As a consequence of my parents’ separation my childhood home had to be sold. One day I stopped by to collect some items that my parents didn’t want or need. That day I took home some beer steins, schnapps glasses and a few other trinkets that represented my parents’ German and Austrian culture. While rummaging in the basement I stumbled upon my dad’s “eisstocks” or ice stocks. For me, they were a symbol of our culture and I was excited by the thought of sharing a new experience with friends. As I drove home that day with the eisstocks in the back of my truck, my mind slipped into the waters of childhood memories.

It’s 1983 and it’s a cold winter’s day. I’m about six years of age and I’m playing hockey with my cousins on the Prohaska Pond west of Elginburg. On another area of the pond, our dads are hurling their eisstocks. As the eisstocks smash and crash against each other, the tings, clinks and clangs fill the air in equal share to the laughter and yodelling calls of friend and foe. On the edge of the pond stands a hut where swirling smoke slowly dances out of the exit hole of a tiny wood stove pipe. Inside the little hut, the intense and unforgettable smell of “gluh wine” steams from a pot sitting on top of the wood stove; the men venture into the hut for a little “warming of the spirits”!

As I resurfaced from the cherished memory, I wondered why my dad and his peers had stopped playing a sport that at one time seemed so integral to winter activity in our area. The last time I could remember seeing eisstockshiessen played was in the early 1990s.

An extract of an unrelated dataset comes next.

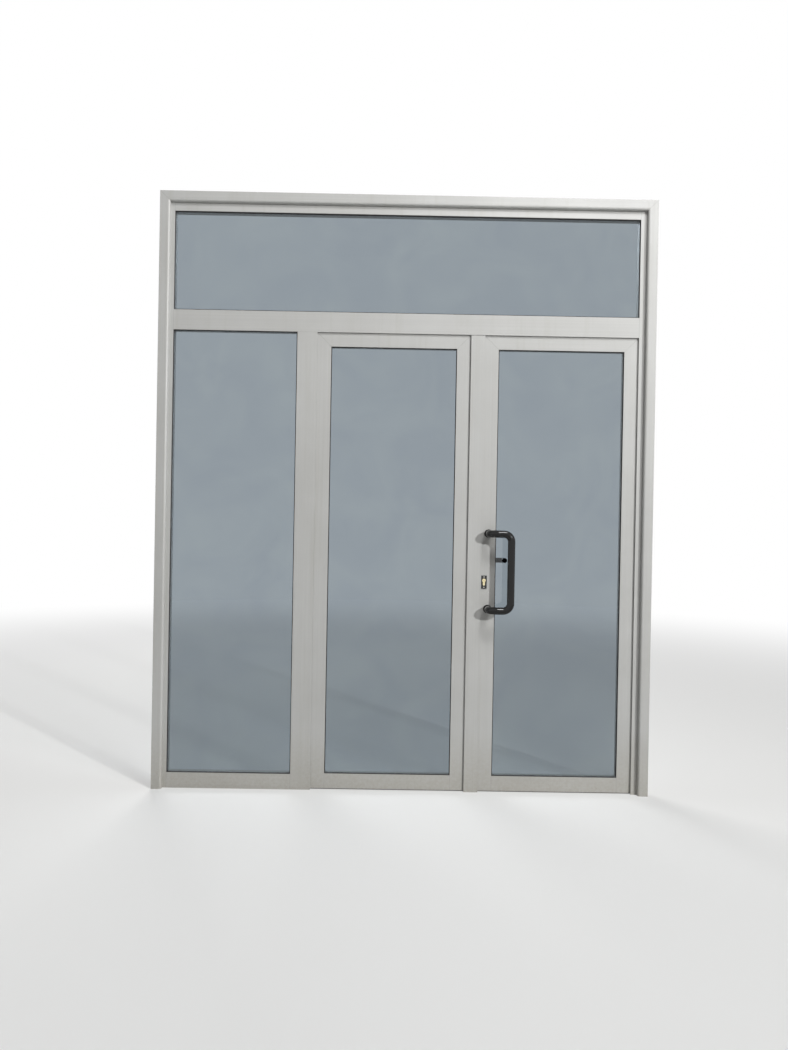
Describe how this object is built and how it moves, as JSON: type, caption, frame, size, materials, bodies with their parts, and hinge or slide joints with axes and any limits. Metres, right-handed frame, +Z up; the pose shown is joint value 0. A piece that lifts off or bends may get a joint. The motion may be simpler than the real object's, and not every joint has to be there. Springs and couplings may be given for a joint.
{
  "type": "glazed aluminium entrance door set",
  "caption": "Aluminium entrance set: fixed transom light and sidelight, glazed active and passive leaves opening inward, black pull handle, lever, cylinder lock and flush bolts.",
  "frame": {"origin": "centre of the set's box at floor level: midway across the width, midway between the pull handle's front and the lever's rear", "axes": "+X to the right seen from outside, +Y inward through the doorway, +Z up"},
  "size_m": [2.325, 0.206, 2.79],
  "materials": {
    "coated_aluminium": "satin metallic coat",
    "glass": "clear",
    "gasket": "matte",
    "block_plastic": "matte",
    "brush": "pile",
    "black_gloss": "gloss",
    "black_satin": "satin",
    "brass": "brushed",
    "satin_aluminium": "satin",
    "zinc_steel": "zinc plated",
    "steel": "brushed"
  },
  "bodies": {
    "frame": {"left_jamb": "coated_aluminium", "right_jamb": "coated_aluminium", "head": "coated_aluminium", "transom_bar": "coated_aluminium", "mullion": "coated_aluminium", "centre_post": "coated_aluminium", "sidelight_bottom_rail": "coated_aluminium", "left_cover": "coated_aluminium", "right_cover": "coated_aluminium", "head_cover": "coated_aluminium", "transom_glass": "glass", "transom_gaskets": "gasket", "transom_beads": "coated_aluminium", "sidelight_glass": "glass", "sidelight_gaskets": "gasket", "sidelight_beads": "coated_aluminium", "frame_setting_blocks": "block_plastic", "frame_hinge_knuckles": "coated_aluminium", "hinge_pins": "steel", "stop_gaskets": "gasket", "strike_plate": "steel", "strike_body": "zinc_steel"},
    "strike_keeper": {"strike_keeper": "steel"},
    "active_leaf": {"active_hinge_stile": "coated_aluminium", "active_lock_stile": "coated_aluminium", "active_top_rail": "coated_aluminium", "active_bottom_rail": "coated_aluminium", "active_glass": "glass", "active_gaskets": "gasket", "active_beads": "coated_aluminium", "active_setting_blocks": "block_plastic", "active_brush_seal": "brush", "active_hinge_knuckles": "coated_aluminium", "lock_case": "zinc_steel", "lock_faceplate": "steel", "cylinder_body": "brass", "cylinder_plates": "black_satin", "plate_screws": "black_satin", "pull_handle": "black_gloss", "handle_collars": "black_gloss", "lever_rose": "black_gloss"},
    "lever": {"lever": "black_gloss", "lock_hub": "steel"},
    "latch": {"latch": "steel"},
    "cylinder_plug": {"cylinder_plug": "brass"},
    "dead_bolt": {"dead_bolt": "steel"},
    "passive_leaf": {"passive_hinge_stile": "coated_aluminium", "passive_free_stile": "coated_aluminium", "passive_top_rail": "coated_aluminium", "passive_bottom_rail": "coated_aluminium", "passive_glass": "glass", "passive_gaskets": "gasket", "passive_beads": "coated_aluminium", "passive_setting_blocks": "block_plastic", "passive_brush_seal": "brush", "passive_hinge_knuckles": "coated_aluminium", "flush_bolt_housings": "satin_aluminium"},
    "top_flush_bolt": {"top_flush_bolt": "steel"},
    "bottom_flush_bolt": {"bottom_flush_bolt": "steel"}
  },
  "joints": [
    {"name": "active_leaf_swing", "type": "hinge", "parent": "frame", "child": "active_leaf", "pos_m": [1.106, 0.056, 1.085], "axis": [0, 0, -1], "range_deg": [0, 90]},
    {"name": "passive_leaf_swing", "type": "hinge", "parent": "frame", "child": "passive_leaf", "pos_m": [-0.44, 0.056, 1.085], "axis": [0, 0, 1], "range_deg": [0, 90]},
    {"name": "lever_turn", "type": "hinge", "parent": "active_leaf", "child": "lever", "pos_m": [0.38, 0.045, 1.09], "axis": [0, 1, 0], "range_deg": [0, 45], "stiffness_Nm_per_rad": 1.2, "springref_deg": -28.65},
    {"name": "latch_slide", "type": "slide", "parent": "active_leaf", "child": "latch", "axis": [1, 0, 0], "range_m": [0, 0.011]},
    {"name": "plug_turn", "type": "hinge", "parent": "active_leaf", "child": "cylinder_plug", "pos_m": [0.38, 0, 0.998], "axis": [0, 1, 0], "range_deg": [0, 360]},
    {"name": "dead_bolt_slide", "type": "slide", "parent": "active_leaf", "child": "dead_bolt", "axis": [-1, 0, 0], "range_m": [0, 0.02]},
    {"name": "keeper_swing", "type": "hinge", "parent": "frame", "child": "strike_keeper", "pos_m": [0.332, 0.0305, 1.112], "axis": [0, 0, -1], "range_deg": [0, 90]},
    {"name": "top_flush_bolt_slide", "type": "slide", "parent": "passive_leaf", "child": "top_flush_bolt", "axis": [0, 0, 1], "range_m": [0, 0.018]},
    {"name": "bottom_flush_bolt_slide", "type": "slide", "parent": "passive_leaf", "child": "bottom_flush_bolt", "axis": [0, 0, -1], "range_m": [0, 0.018]}
  ],
  "couplings": [
    {"joint": "latch_slide", "follows": "lever_turn", "m_per_rad": 0.014},
    {"joint": "dead_bolt_slide", "follows": "plug_turn", "m_per_rad": 0.00318}
  ]
}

At some point the loss of culture began to matter and to tug at me. I’m a proud first generation Canadian, yet I’m passionately conscious of my connection to my ancestral homelands. While I was growing up, the Austrian International Club (and later the Edelweiss Haus), was like a second home since my parents were active members. I performed with the Junior Boys from the Austrian Alps doing the dance known as the “schueplattle” for the many functions typical of a cultural club. Yet, today both clubs are gone and the buildings repurposed. The colourful wall mural of an Austrian couple performing a traditional dance, that had once graced the front of the Austrian International Club building for over forty years, has now been painted over. I can’t help but ponder the image of Canada as a mosaic: being a Canadian, while keeping ones cultural roots. The pull to assimilate into Canadian culture is like the paint roller that whitewashes over the symbols of one’s identity until one day all that is left is the trinkets and things you stumble upon in the basement.

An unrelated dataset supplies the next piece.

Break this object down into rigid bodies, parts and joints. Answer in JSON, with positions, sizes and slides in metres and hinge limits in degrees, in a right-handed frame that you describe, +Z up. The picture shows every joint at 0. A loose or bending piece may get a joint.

The first winter after I brought home the old eisstocks from my parents’ home, I began to toss them at my in-laws’ place on Gould Lake. Although I didn’t know it then, that day marked the slow rise of eisstockshiessen out of the endangered species list in Kingston and area. I called my dad, other family members and players of old (now older) and slowly we rediscovered the beauty of this sport. In time new players arrived to play.

Ice Stock Sport is easy and fun to play. It shares many common elements with curling and bocce and has been referred to as Bavarian curling. The size of the playing surface is similar to a curling surface and the object is to get one team’s stocks (they have a gliding surface to which a stick is attached) closer to the target, called a daube, than the other team’s. In this respect the strategy is similar, but the major difference is that the daube is movable within the “house” which measures 3m by 6m. If the daube is moved out of the house, it then needs to be replaced in the centre of the house. Two teams of four players eventually each take six turns throwing the stock during the course of one game. The points are gained by being closest to the daube after all four players have thrown their stock.

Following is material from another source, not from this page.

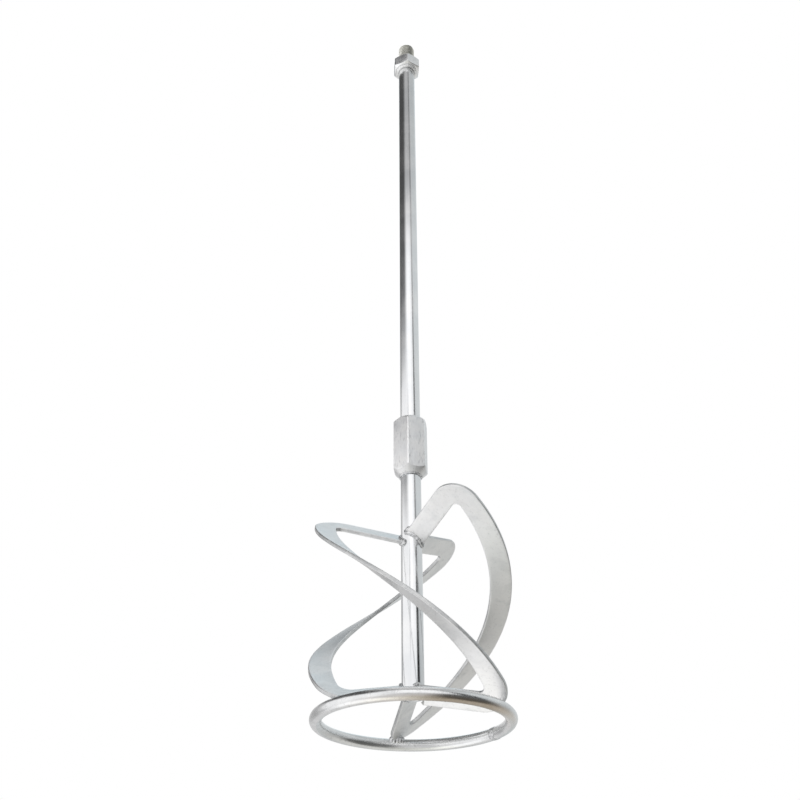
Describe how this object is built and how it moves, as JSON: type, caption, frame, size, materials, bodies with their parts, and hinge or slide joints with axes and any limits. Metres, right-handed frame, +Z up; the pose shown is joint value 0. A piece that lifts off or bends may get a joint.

The technology of this sport has made it possible for us to play on asphalt or on concrete surfaces using special plates so we can play throughout the year. An eisstock is virtually indestructible and “holtzstocks” (wood stocks with a steel band to absorb the contact) from the late 50s are still used today. Modern stocks with interchangeable plates appeared in the 1970s. Unlike other sports that require upgrades and new parts and pieces, once you have an eisstock – you have it forever. Essentially the sport has grown so quickly in popularity that every eisstock in the Kingston area is probably in use again and used stocks have been brought in from Austria to keep up with the growing interest.

We now have the Kingston and Area Ice Stock Club and the decade-long journey to get to this point has been an important one for me. The re-emergence of eisstockshiessen in the Kingston area is much more inclusive; there’s more female representation and youth are encouraged to play. Most importantly, we also have a player with an exceptionality playing the sport. Participants, of all abilities, of all ages from 11 to over 70 can play and compete together in a sport that balances fun and competition. We have original players who are now in their 70s playing alongside kids who are just over a decade old. This brings me back to the importance of not only sharing one’s culture, but actively sharing it with others. If we don’t, the mosaic metaphor is no longer valid and the ways that we describe Canadian society will no longer ring true.